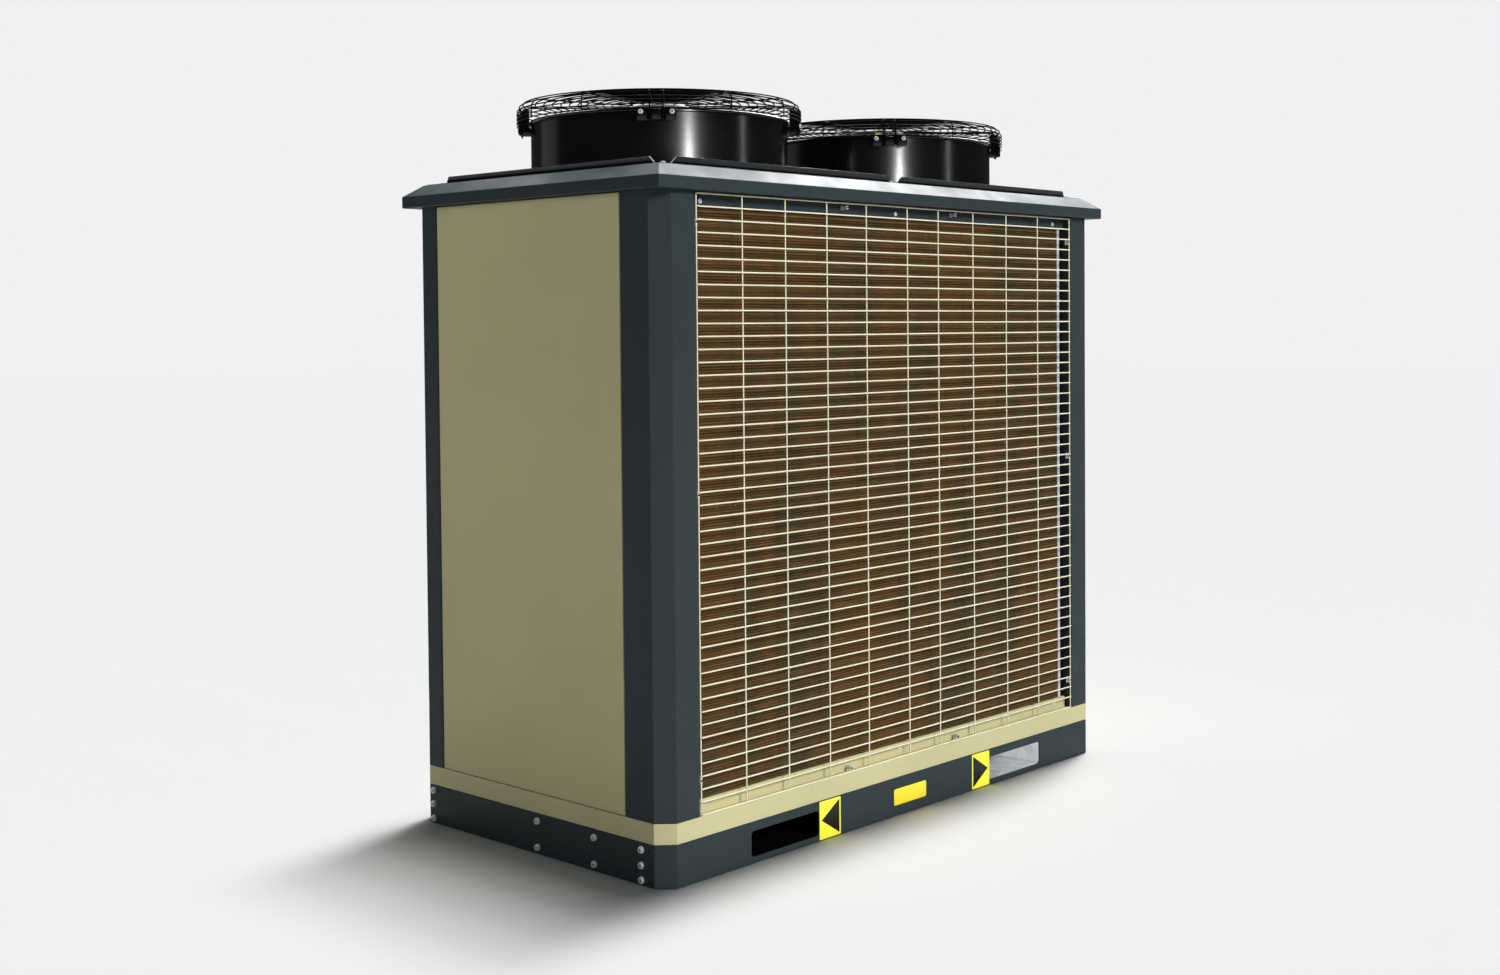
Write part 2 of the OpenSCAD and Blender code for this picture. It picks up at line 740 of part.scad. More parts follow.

...

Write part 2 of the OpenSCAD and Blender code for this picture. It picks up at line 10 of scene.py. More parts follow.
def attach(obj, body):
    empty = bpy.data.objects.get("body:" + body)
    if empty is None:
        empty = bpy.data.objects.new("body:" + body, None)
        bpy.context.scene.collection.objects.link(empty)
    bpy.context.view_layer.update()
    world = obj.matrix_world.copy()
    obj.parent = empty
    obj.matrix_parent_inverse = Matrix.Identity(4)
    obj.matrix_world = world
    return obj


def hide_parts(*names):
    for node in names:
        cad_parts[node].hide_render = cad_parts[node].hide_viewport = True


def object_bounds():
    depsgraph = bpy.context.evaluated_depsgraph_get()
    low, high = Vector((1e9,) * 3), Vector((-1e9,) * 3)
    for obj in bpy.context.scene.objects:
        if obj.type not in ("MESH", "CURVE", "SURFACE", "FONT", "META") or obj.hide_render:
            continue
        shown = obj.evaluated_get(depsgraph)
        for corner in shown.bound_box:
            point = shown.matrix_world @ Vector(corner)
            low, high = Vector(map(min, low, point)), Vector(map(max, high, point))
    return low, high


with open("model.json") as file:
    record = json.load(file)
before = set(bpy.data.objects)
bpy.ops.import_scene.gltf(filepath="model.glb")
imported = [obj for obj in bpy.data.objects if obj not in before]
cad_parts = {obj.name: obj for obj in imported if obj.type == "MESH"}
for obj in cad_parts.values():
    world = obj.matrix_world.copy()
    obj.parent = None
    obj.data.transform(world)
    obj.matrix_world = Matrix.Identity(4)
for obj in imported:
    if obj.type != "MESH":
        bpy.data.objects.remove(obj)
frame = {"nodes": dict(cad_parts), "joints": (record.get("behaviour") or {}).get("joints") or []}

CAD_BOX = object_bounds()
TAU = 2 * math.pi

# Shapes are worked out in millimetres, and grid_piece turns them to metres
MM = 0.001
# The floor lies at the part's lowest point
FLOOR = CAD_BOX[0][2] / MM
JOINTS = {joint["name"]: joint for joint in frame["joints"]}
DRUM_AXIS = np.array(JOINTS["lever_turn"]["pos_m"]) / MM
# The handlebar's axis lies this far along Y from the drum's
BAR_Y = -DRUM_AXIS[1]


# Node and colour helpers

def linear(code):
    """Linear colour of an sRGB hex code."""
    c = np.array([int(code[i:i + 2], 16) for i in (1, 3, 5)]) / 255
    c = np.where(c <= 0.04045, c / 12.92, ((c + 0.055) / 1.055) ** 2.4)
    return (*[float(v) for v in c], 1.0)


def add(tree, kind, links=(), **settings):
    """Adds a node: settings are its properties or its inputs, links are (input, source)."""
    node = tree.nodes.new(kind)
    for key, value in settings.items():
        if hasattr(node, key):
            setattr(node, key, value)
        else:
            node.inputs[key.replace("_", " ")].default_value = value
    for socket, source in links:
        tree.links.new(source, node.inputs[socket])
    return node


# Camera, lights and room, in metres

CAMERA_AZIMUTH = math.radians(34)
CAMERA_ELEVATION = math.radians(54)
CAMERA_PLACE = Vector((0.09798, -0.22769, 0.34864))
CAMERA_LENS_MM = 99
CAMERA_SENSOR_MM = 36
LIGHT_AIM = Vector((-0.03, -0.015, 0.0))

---

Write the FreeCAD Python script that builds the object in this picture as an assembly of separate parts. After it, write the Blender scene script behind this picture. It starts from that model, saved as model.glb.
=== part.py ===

#### EXERCISE GOAL:
Using the data above, copy each line that contains "objects".

#### RESPONSE TO THE EXERCISE:
    empty = bpy.data.objects.get("body:" + body)
        empty = bpy.data.objects.new("body:" + body, None)
        bpy.context.scene.collection.objects.link(empty)
    for obj in bpy.context.scene.objects:
before = set(bpy.data.objects)
imported = [obj for obj in bpy.data.objects if obj not in before]
        bpy.data.objects.remove(obj)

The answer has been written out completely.